= Bill Espie =

Australian police officer (1935–2011)

William Leonard Espie (25 June 1935 – 22 September 2011) was the highest ranking Aboriginal person to serve on any Australian police force; he was, at one point the Chief Inspector in the NSW Police Force. He is remembered as a "Centralian hero".

== Early life ==

Espie was born in Alice Springs, one of several children of Edith Espie, an Arrernte woman, and Victor Cook, who soon left to "start a new - white - family down south". His family home is described as a good one and that his mother did their best for them; his mother Edith was always helping other people in the community and often took foster children in to their home.

In his early teens Espie came into contact with Anglican priest, Father Percy Smith, who arranged for him, and a number of other Aboriginal boys to go to St Francis House in Adelaide alongside the now prominent names of Charles Perkins, Gordon Briscoe and Brian Butler. This was supported by his mother, who wanted her children to have a better chance at life.

In 1955 Espie joined the Australian Army, as a saper in the engineers and, later, was appointed a field engineer before leaving in 1961.

On 14 August 1961 he started his training with the NSW Police Force where he worked to become Chief Inspector, the highest position ever held by an Aboriginal person.

Espie was well respected in the police force and, in March 1965, received a lot of attention for his bravery when he rescued two trapped men, from separate burning cars. He retired from the police force, after 30 years of serve, in April 1991.

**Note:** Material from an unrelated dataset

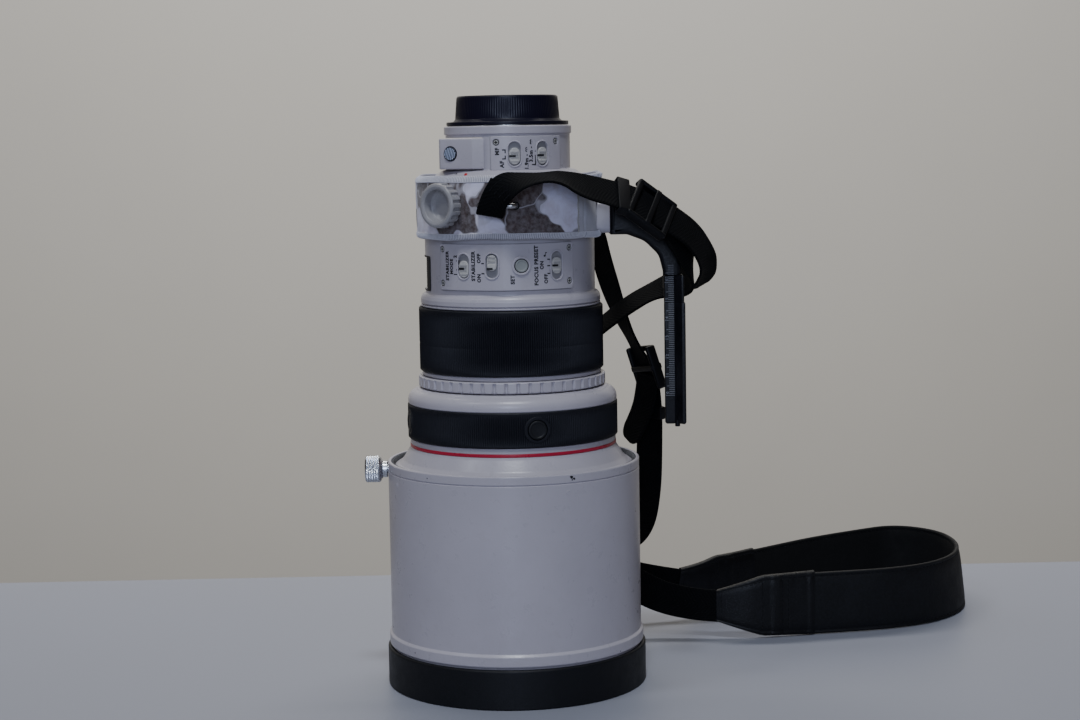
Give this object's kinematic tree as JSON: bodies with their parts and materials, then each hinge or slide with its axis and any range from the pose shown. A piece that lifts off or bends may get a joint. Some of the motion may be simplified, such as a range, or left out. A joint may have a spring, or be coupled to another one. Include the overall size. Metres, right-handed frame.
{
  "type": "telephoto camera lens",
  "caption": "Large light-grey telephoto lens standing on its hood, with a turning collar and foot, a patterned collar cover, a drop-in filter and a carrying strap.",
  "frame": {"origin": "centre of the hood's front rim, the ring that the lens stands on", "axes": "+Z along the optical axis, from the front rim towards the camera mount; +X towards the foot; -Y towards the side with the switches"},
  "size_m": [0.3607, 0.2961, 0.3146],
  "materials": {
    "white_paint": "satin",
    "black_paint": "matt",
    "hood_rubber": "matt",
    "grip_rubber": "ribbed matt",
    "felt": "napped",
    "red_line": "satin",
    "bright_knob": "knurled",
    "black_anodised": "satin anodised",
    "foot_paint": "satin",
    "steel": "turned",
    "coated_glass": "coated",
    "window_plastic": "polished",
    "button_plastic": "matt",
    "switch_plastic": "satin",
    "scale_film": "printed",
    "cap_plastic": "moulded",
    "board": "coated",
    "neoprene": "stretch knit over foam",
    "webbing": "woven",
    "buckle_plastic": "moulded",
    "strap_leather": "grained",
    "contacts": "polished"
  },
  "bodies": {
    "hood": {"hood_tube": "white_paint", "hood_screws": "steel", "hood_rubber_ring": "hood_rubber", "hood_felt_lining": "felt"},
    "hood_lock": {"hood_lock_knob": "bright_knob"},
    "barrel": {"front_barrel": "white_paint", "red_ring": "red_line", "front_cell": "black_paint", "front_lens_group": "coated_glass", "stop_button_grip": "grip_rubber", "mid_barrel": "white_paint", "main_switch_panel": "white_paint", "switch_barrel": "white_paint", "distance_window": "window_plastic", "motor_stator": "steel", "iris_housing": "black_anodised", "iris_blades": "steel", "circuit_board": "board", "rear_switch_panel": "white_paint", "mount_bayonet": "steel", "mount_contacts": "contacts", "rear_barrel": "white_paint", "barrel_screws": "steel", "rear_lens_group": "coated_glass"},
    "stop_button_1": {"stop_button_1": "button_plastic"},
    "stop_button_2": {"stop_button_2": "button_plastic"},
    "stop_button_3": {"stop_button_3": "button_plastic"},
    "stop_button_4": {"stop_button_4": "button_plastic"},
    "playback_ring": {"playback_ring": "white_paint"},
    "focus_ring": {"focus_sleeve": "black_anodised", "focus_grip": "grip_rubber"},
    "distance_scale": {"distance_scale": "scale_film"},
    "focus_cell": {"focus_cell": "black_anodised", "focus_lens_group": "coated_glass"},
    "motor_rotor": {"motor_rotor": "steel"},
    "stabiliser_guide": {"stabiliser_guide": "black_anodised"},
    "stabiliser_carrier": {"stabiliser_carrier": "black_anodised", "stabiliser_lens": "coated_glass"},
    "iris_cam_ring": {"iris_cam_ring": "steel"},
    "stabiliser_mode_switch": {"stabiliser_mode_switch": "switch_plastic"},
    "stabiliser_switch": {"stabiliser_switch": "switch_plastic"},
    "focus_preset_switch": {"focus_preset_switch": "switch_plastic"},
    "set_button": {"set_button": "switch_plastic"},
    "af_mode_switch": {"af_mode_switch": "switch_plastic"},
    "focus_range_switch": {"focus_range_switch": "switch_plastic"},
    "filter_holder": {"filter_holder": "white_paint", "drop_in_filter": "coated_glass"},
    "filter_release_left": {"filter_release_button_left": "bright_knob"},
    "filter_release_right": {"filter_release_button_right": "bright_knob"},
    "rear_cap": {"rear_cap": "cap_plastic"},
    "collar": {"collar_ring": "white_paint", "collar_cover": "neoprene", "strap_lugs": "steel", "tripod_foot": "foot_paint", "strap_webbing_front": "webbing", "strap_webbing_rear": "webbing", "strap_pad": "strap_leather", "strap_tabs": "strap_leather", "strap_buckles": "buckle_plastic"},
    "collar_knob": {"collar_knob": "white_paint"}
  },
  "joints": [
    {"name": "hood_lock_turn", "type": "hinge", "parent": "hood", "child": "hood_lock", "pos_m": [-0.07, 0, 0.116], "axis": [-1, 0, 0], "range_deg": [0, 720]},
    {"name": "barrel_lift", "type": "slide", "parent": "hood", "child": "barrel", "axis": [0, 0, 1], "range_m": [0, 0.13]},
    {"name": "playback_turn", "type": "hinge", "parent": "barrel", "child": "playback_ring", "pos_m": [0, 0, 0.164], "axis": [0, 0, 1], "range_deg": [-12, 12], "stiffness_Nm_per_rad": 0.05},
    {"name": "focus_turn", "type": "hinge", "parent": "barrel", "child": "focus_ring", "pos_m": [0, 0, 0.187], "axis": [0, 0, 1], "range_deg": [0, 150]},
    {"name": "distance_scale_turn", "type": "hinge", "parent": "barrel", "child": "distance_scale", "pos_m": [0, 0, 0.22], "axis": [0, 0, 1], "range_deg": [0, 150]},
    {"name": "focus_cell_travel", "type": "slide", "parent": "barrel", "child": "focus_cell", "axis": [0, 0, 1], "range_m": [0, 0.0122]},
    {"name": "motor_turn", "type": "hinge", "parent": "barrel", "child": "motor_rotor", "pos_m": [0, 0, 0.193], "axis": [0, 0, 1], "range_deg": [-150, 150]},
    {"name": "stabiliser_x", "type": "slide", "parent": "barrel", "child": "stabiliser_guide", "axis": [1, 0, 0], "range_m": [-0.001, 0.001]},
    {"name": "stabiliser_y", "type": "slide", "parent": "stabiliser_guide", "child": "stabiliser_carrier", "axis": [0, 1, 0], "range_m": [-0.001, 0.001]},
    {"name": "iris_turn", "type": "hinge", "parent": "barrel", "child": "iris_cam_ring", "pos_m": [0, 0, 0.2434], "axis": [0, 0, 1], "range_deg": [0, 30]},
    {"name": "stop_button_1_press", "type": "slide", "parent": "barrel", "child": "stop_button_1", "axis": [-0.225, 0.9744, 0], "range_m": [0, 0.0008], "stiffness_N_per_m": 500, "springref_m": -0.001},
    {"name": "stop_button_2_press", "type": "slide", "parent": "barrel", "child": "stop_button_2", "axis": [0.9744, 0.225, 0], "range_m": [0, 0.0008], "stiffness_N_per_m": 500, "springref_m": -0.001},
    {"name": "stop_button_3_press", "type": "slide", "parent": "barrel", "child": "stop_button_3", "axis": [-0.9744, -0.225, 0], "range_m": [0, 0.0008], "stiffness_N_per_m": 500, "springref_m": -0.001},
    {"name": "stop_button_4_press", "type": "slide", "parent": "barrel", "child": "stop_button_4", "axis": [0.225, -0.9744, 0], "range_m": [0, 0.0008], "stiffness_N_per_m": 500, "springref_m": -0.001},
    {"name": "set_button_press", "type": "slide", "parent": "barrel", "child": "set_button", "axis": [-0.1253, 0.9921, 0], "range_m": [0, 0.0008], "stiffness_N_per_m": 400, "springref_m": -0.001},
    {"name": "stabiliser_mode_switch_slide", "type": "slide", "parent": "barrel", "child": "stabiliser_mode_switch", "axis": [0, 0, 1], "range_m": [0, 0.003]},
    {"name": "stabiliser_switch_slide", "type": "slide", "parent": "barrel", "child": "stabiliser_switch", "axis": [0, 0, 1], "range_m": [-0.003, 0]},
    {"name": "focus_preset_switch_slide", "type": "slide", "parent": "barrel", "child": "focus_preset_switch", "axis": [0, 0, 1], "range_m": [-0.0024, 0.0024]},
    {"name": "af_mode_switch_slide", "type": "slide", "parent": "barrel", "child": "af_mode_switch", "axis": [0, 0, 1], "range_m": [0, 0.0024]},
    {"name": "focus_range_switch_slide", "type": "slide", "parent": "barrel", "child": "focus_range_switch", "axis": [0, 0, 1], "range_m": [0, 0.0024]},
    {"name": "filter_holder_pull", "type": "slide", "parent": "barrel", "child": "filter_holder", "axis": [-1, 0, 0], "range_m": [0, 0.065]},
    {"name": "filter_release_left_press", "type": "slide", "parent": "filter_holder", "child": "filter_release_left", "axis": [0.4391, 0.8984, 0], "range_m": [0, 0.0015], "stiffness_N_per_m": 400, "springref_m": -0.001},
    {"name": "filter_release_right_press", "type": "slide", "parent": "filter_holder", "child": "filter_release_right", "axis": [0.4391, -0.8984, 0], "range_m": [0, 0.0015], "stiffness_N_per_m": 400, "springref_m": -0.001},
    {"name": "rear_cap_lift", "type": "slide", "parent": "barrel", "child": "rear_cap", "axis": [0, 0, 1], "range_m": [0, 0.03]},
    {"name": "collar_turn", "type": "hinge", "parent": "barrel", "child": "collar", "pos_m": [0, 0, 0.256], "axis": [0, 0, 1], "continuous": true},
    {"name": "collar_knob_turn", "type": "hinge", "parent": "collar", "child": "collar_knob", "pos_m": [-0.03343, -0.03983, 0.2584], "axis": [-0.6428, -0.766, 0], "range_deg": [0, 1080]}
  ],
  "couplings": [
    {"joint": "distance_scale_turn", "follows": "focus_turn", "ratio": 1},
    {"joint": "focus_cell_travel", "follows": "focus_turn", "m_per_rad": 0.004583}
  ]
}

During this time he received the following awards:

- 1965, Queen's Commendation for Brave Conduct
- 1965, Commissioner's Commendation
- 1965, Peter Mitchell Award
- 1965, George Lewis Trophy
- 1971, Commissioner's Commendation
- 1977, Commissioner's Commendation
- 1980, National Medal
- 1988, First Class National Medal
- Australian National Police Service Medal

== Later life==

Espie died on September 22, 2011, in the Concord Repatriation Hospital in Sydney and his ashes were placed at the Alice Springs Garden Cemetery.

== Legacy ==

There is a memorial to Espie at the Hartley Street School in Alice Springs, which is now operating as a museum.

Much of Espie's memorabilia is on permanent display at the NSW Police Academy in Goulburn.